So, to start off, I am by no means a coding professional. I barely passed my grade 11 programming class, and after over 3 years, I remember none of it. However, I still want to learn how to read any program's source code. More specifically, I want to be able to read "Microsoft Activator 2.5.3 (Microsoft Toolkit)" code. I want to learn how it works, and whether it is injecting anything other than a product key into my PC...
So how do I do it? I looked online and couldn't find anything on how to read raw source code (from a .exe file in this case), so i'm asking the smart people of TekSyndicate on how to do it.
Hopefully someone can give me some inside and help! Thanks! :D
For most closed-source applications, you can't. They're obfuscated in such a way that they're not meant to be read or modified by anyone except the developer.
Your only real way of doing this is to reverse engineer the code and attempt to interpret what it does. This gets pretty involved. You'll need to be very familiar with how different languages work and be extremely friendly with a debugger in order to properly reconstruct the code yourself.
You can always play around in a virtual machine and closely monitor what the application does from start to finish to get an idea of what it does.
Not much help, I know, but what I can tell you is most, if not all, 3rd party activation warez do contain malware, and depending on how long they've been doing it, it can be very well hidden and hard to detect.
Your best bet would be to activate whatever Microsoft products you have with actual keys.
it's not that it's "obfuscated", it's that you don't have the source code. You have a compiled binary. In this case, the source code is somewhere at Microsoft.
Once a program is compiled, it's pretty much game over for tinkering with the src. The compiler compiles the files so only the appropriate interpreter can read and execute the files.

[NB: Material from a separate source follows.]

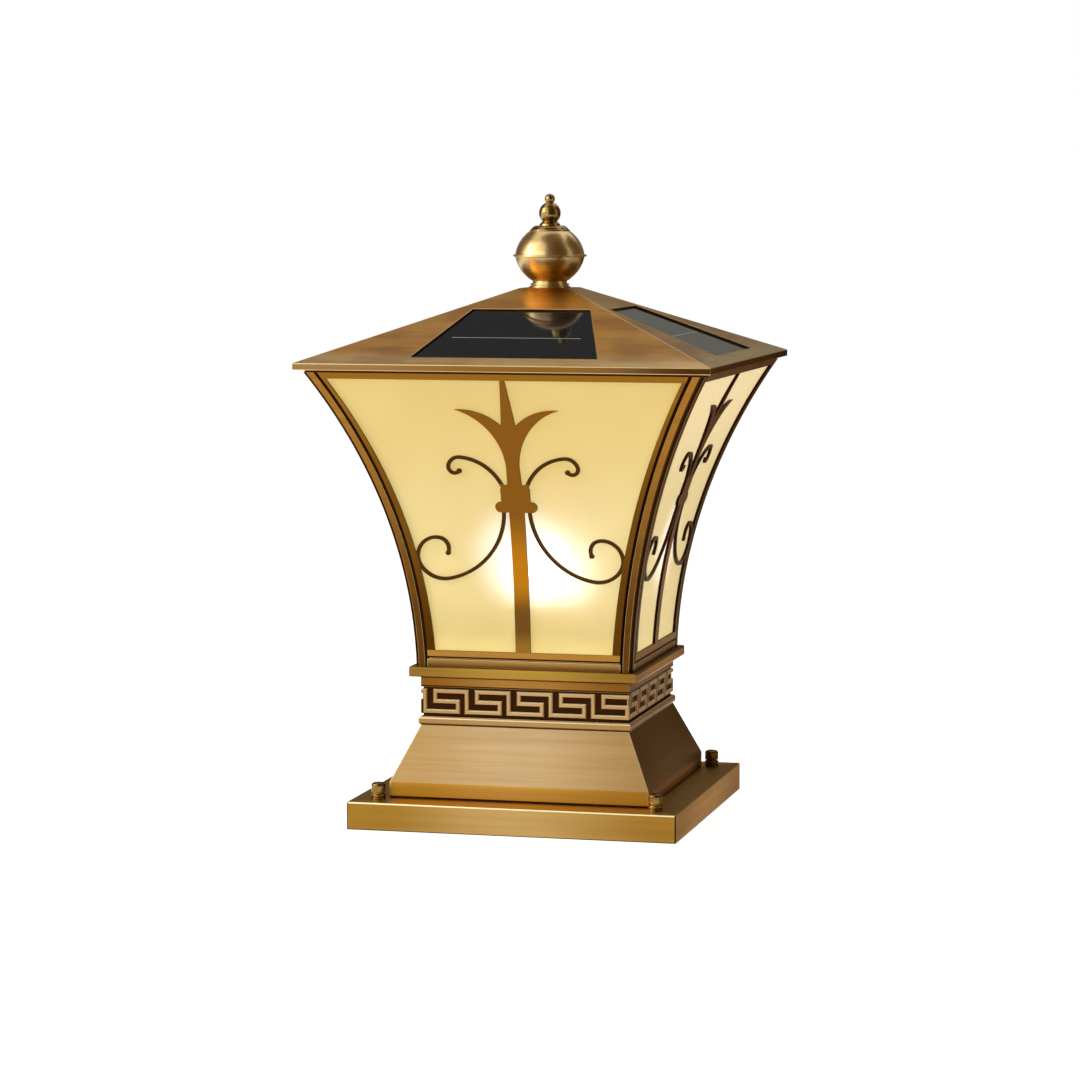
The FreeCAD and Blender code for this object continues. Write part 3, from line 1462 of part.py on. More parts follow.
def make_finial():
    bore = d.rod_radius + d.finial_gap
    step = d.collar_step
    foot = roof_head
    levels = [foot + step * share for share in (1, 1.5, 2.5, 3)]
    head = levels[-1] + step
    piece(turned("finial_collar", [
        (bore, foot),
        (d.collar_foot_radius, foot),
        (d.collar_foot_radius, levels[0]),
        (d.collar_waist_radius, levels[0]),
        (d.collar_waist_radius, levels[1]),
        (d.collar_ring_radius, levels[1]),
        (d.collar_ring_radius, levels[2]),
        (d.collar_top_radius, levels[2]),
        (d.collar_top_radius, head),
        (bore, head),
    ]))
    wall = d.bowl_wall
    rim = head + d.bowl_height
    flange_radius = d.bowl_rim_radius + d.bowl_flange
    lip = rim - d.bowl_flange_height
    inner_foot = head + wall
    piece(turned("finial_lower_bowl", [
        (bore, head),
        (d.bowl_foot_radius, head, d.bowl_round),
        (d.bowl_rim_radius, lip),
        (flange_radius, lip),
        (flange_radius, rim),
        (d.bowl_rim_radius - wall, rim, -(d.bowl_round - wall)),
        (d.bowl_foot_radius - wall, inner_foot),
        (bore, inner_foot),
    ]))
    bush_hole = bore - d.finial_gap + d.thread_gap
    piece(turned("finial_bush", [
        (bush_hole, inner_foot),
        (d.bush_radius, inner_foot),
        (d.bush_radius, inner_foot + d.bush_height),
        (bush_hole, inner_foot + d.bush_height),
    ]))
    dome_foot = rim + d.bowl_flange_height
    dome_head = dome_foot + d.dome_height
    piece(turned("finial_upper_bowl", [
        (d.bowl_rim_radius - wall, rim),
        (flange_radius, rim),
        (flange_radius, dome_foot),
        (d.bowl_rim_radius, dome_foot, d.dome_round),
        (d.dome_top_radius, dome_head),
        (bore, dome_head),
        (bore, dome_head - wall),
        (d.dome_top_radius - wall, dome_head - wall, -(d.dome_round - wall)),
    ]))
    rim_head = dome_head + d.top_rim_height
    shoulder_head = rim_head + d.top_shoulder_height
    foot_head = shoulder_head + d.top_foot_height
    neck_level = foot_head + d.top_neck_height
    onion_head = neck_level + d.onion_height
    onion_foot = (d.top_neck_radius, neck_level)
    stalk = (d.stalk_radius, onion_head)
    ball_centre = onion_head + root(d.ball_radius * d.ball_radius - d.stalk_radius * d.stalk_radius)
    piece(turned("finial_top", [
        (0, dome_head - d.spigot_length),
        (d.spigot_radius, dome_head - d.spigot_length),
        (d.spigot_radius, dome_head),
        (d.dome_top_radius, dome_head),
        (d.dome_top_radius, rim_head),
        (d.dome_top_radius - d.top_rim_inset, rim_head, d.top_shoulder_round),
        (d.top_shoulder_radius, shoulder_head),
        (d.top_foot_radius, shoulder_head),
        (d.top_foot_radius, foot_head),
        (*onion_foot, chord(onion_foot, stalk) * ONION_SHARE),
        (*stalk, d.ball_radius),
        (0, ball_centre + d.ball_radius),
    ]))


def build_all():
    make_base_box()
    make_anchors()
    make_tie_rods()
    make_skirt()
    make_neck()
    make_key_strips()
    make_tray()
    make_sills()
    make_posts()
    make_windows()
    make_top()
    make_holder()
    make_bulb()
    make_junction_box()
    make_internal_lead()
    make_roof()
    make_panels()
    make_soffit()
    make_light_module()
    make_battery()
    make_controller()
    make_roof_leads()
    make_finial()


def check_and_export():
    doc.recompute()
    for item in doc.Objects:
        if "Invalid" in item.State or "Error" in item.State:
            raise RuntimeError(f"{item.Name} failed: {item.State}")
    for item in pieces:
        shape = item.Shape
        if shape.isNull() or not shape.isValid() or not shape.Solids:
            raise RuntimeError(f"{item.Label} has no valid solid")
    os.makedirs(PARTS_FOLDER, exist_ok=True)
    for item in pieces:
        item.Shape.exportStep(f"{PARTS_FOLDER}/{item.Label}.step")
        limits = item.Shape.BoundBox
        print(f"{item.Label:24s} solids {len(item.Shape.Solids):2d} volume {item.Shape.Volume:10.1f} "
              f"z {limits.ZMin:7.2f} to {limits.ZMax:7.2f}")


build_all()
check_and_export()
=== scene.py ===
import math

import bmesh
import bpy
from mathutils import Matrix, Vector


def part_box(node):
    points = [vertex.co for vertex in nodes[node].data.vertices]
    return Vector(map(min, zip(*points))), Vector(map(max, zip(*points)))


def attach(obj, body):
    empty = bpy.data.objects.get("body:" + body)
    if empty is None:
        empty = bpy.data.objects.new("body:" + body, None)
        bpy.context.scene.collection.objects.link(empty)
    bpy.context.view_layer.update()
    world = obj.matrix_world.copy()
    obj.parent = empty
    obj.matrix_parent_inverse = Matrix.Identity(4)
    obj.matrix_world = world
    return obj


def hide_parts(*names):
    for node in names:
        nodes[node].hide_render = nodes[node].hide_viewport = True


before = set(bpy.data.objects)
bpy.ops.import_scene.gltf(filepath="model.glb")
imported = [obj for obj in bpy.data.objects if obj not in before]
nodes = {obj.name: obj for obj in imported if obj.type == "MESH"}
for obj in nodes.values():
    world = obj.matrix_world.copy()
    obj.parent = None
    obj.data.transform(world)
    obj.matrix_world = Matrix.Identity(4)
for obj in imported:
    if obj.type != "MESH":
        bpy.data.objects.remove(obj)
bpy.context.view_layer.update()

MM = 0.001
SIDES = ("front", "right", "back", "left")
CORNERS = ("front_right", "back_right", "back_left", "front_left")

# The flare of the four faces: one arc, seen from the side
FLARE_RADIUS = 432.5 * MM
FLARE_AXIS_OUT = 512.5 * MM
FLARE_AXIS_LEVEL = 102 * MM
# The grooves of the corner posts
GROOVE_DEPTH = 2.2 * MM
# The window opening: its inset from the flared faces, its levels, and how much it widens towards the roof
OPENING_INSET = 15.0 * MM
OPENING_FOOT = 126.3 * MM
OPENING_HEAD = 324.6 * MM
OPENING_SPREAD = 3.2 * MM
# The window frames' outer edges
FRAME_INSET = 8.7 * MM
FRAME_FOOT = 121.0 * MM
# The lower scrolls hang a little lower towards the rails
SCROLL_START = 10 * MM
SCROLL_DROP = 0.06
# The lily's stem with its collar and calyx, and the head of the upper scrolls
STEM_REACH = 6.8 * MM
COLLAR_FOOT = 228.8 * MM
COLLAR_HEAD = 236.6 * MM
CALYX_HEAD = 249.5 * MM
CALYX_BULGE = 4.2 * MM
SCROLL_HEAD = 271 * MM
# The neck's frieze and bead: how far the frieze lies inside the bead, and levels over the neck's foot
FRIEZE_INSET = 2.0 * MM
FRIEZE_FOOT = 5.9 * MM
FRIEZE_HEAD = 28 * MM
BEAD_HEAD = 6.3 * MM
# The key's bars are a little wider, and the key stands a little higher over the bead
KEY_SWELL = 0.35 * MM
KEY_LIFT = 0.55 * MM
KEY_SHRINK = 0.9 * MM
# The roof, outwards from its middle: the crown round the finial, the panels' recesses and the pale rim
CROWN_INNER = 34 * MM
CROWN_OUTER = 62 * MM
RECESS_REACH = 140 * MM
RIM_INNER = 126 * MM
RIM_OUTER = 143 * MM
# Between these levels the posts and the windows' rails darken downwards as painted shade
DUSK_HEAD = 310 * MM
DUSK_FOOT = 140 * MM
# The painted halo of the bulb's glow in the panes
BULB_LEVEL = 198 * MM
HALO_INNER = 11 * MM
HALO_OUTER = 51 * MM

# Levels of the pieces
plate_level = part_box("base_box")[1].z
neck_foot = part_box("neck_band")[0].z
tray_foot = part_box("tray")[0].z
sill_foot, sill_head = (end.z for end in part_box("sill_bars"))
key_foot, key_head = (end.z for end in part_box("key_strips"))

# Linear colours of the metal, from the dark hollows and painted shade to the painted highlights on edges
# and crests
HOLLOW = (0.060, 0.024, 0.006)
GROOVE = (0.020, 0.006, 0.001)
FRIEZE = (0.024, 0.008, 0.002)
GOLD = (0.48, 0.280, 0.080)
PALE = (0.460, 0.325, 0.168)
PALE_END = (0.380, 0.240, 0.098)
LILY = (0.225, 0.088, 0.0095)
SCROLL = (0.062, 0.027, 0.006)
# EDGE is scuffs and painted highlight, CREST and BOX_RIM are painted highlights, UNDERSIDE is painted
# shade
EDGE = (0.78, 0.56, 0.27)
CREST = (0.95, 0.74, 0.42)
UNDERSIDE = (0.150, 0.068, 0.020)
BOX_RIM = (1.0, 0.86, 0.52)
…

There may be some program that can reverse compile some files, but i highly doubt you would ever find one which can do it properly for anything other than a standard "Hello world" program.
Source code is human readable, but once you compile it; the compiler translates the source into machine code. Made for machines. You're not gonna be able to read that.
You can use disassemblers to reverse engineer programs. Note that you'll probably need a bit of assembly knowledge, at the very least.
ltrace, strace, etc (I don't know the Windows equivalent) can also be used to figure what the program is doing. Using some tool to track system calls (which is what strace does on Linux) would probably be the easiest way to find what its doing to your machine. You'd need to run the program from a VM to be safe though.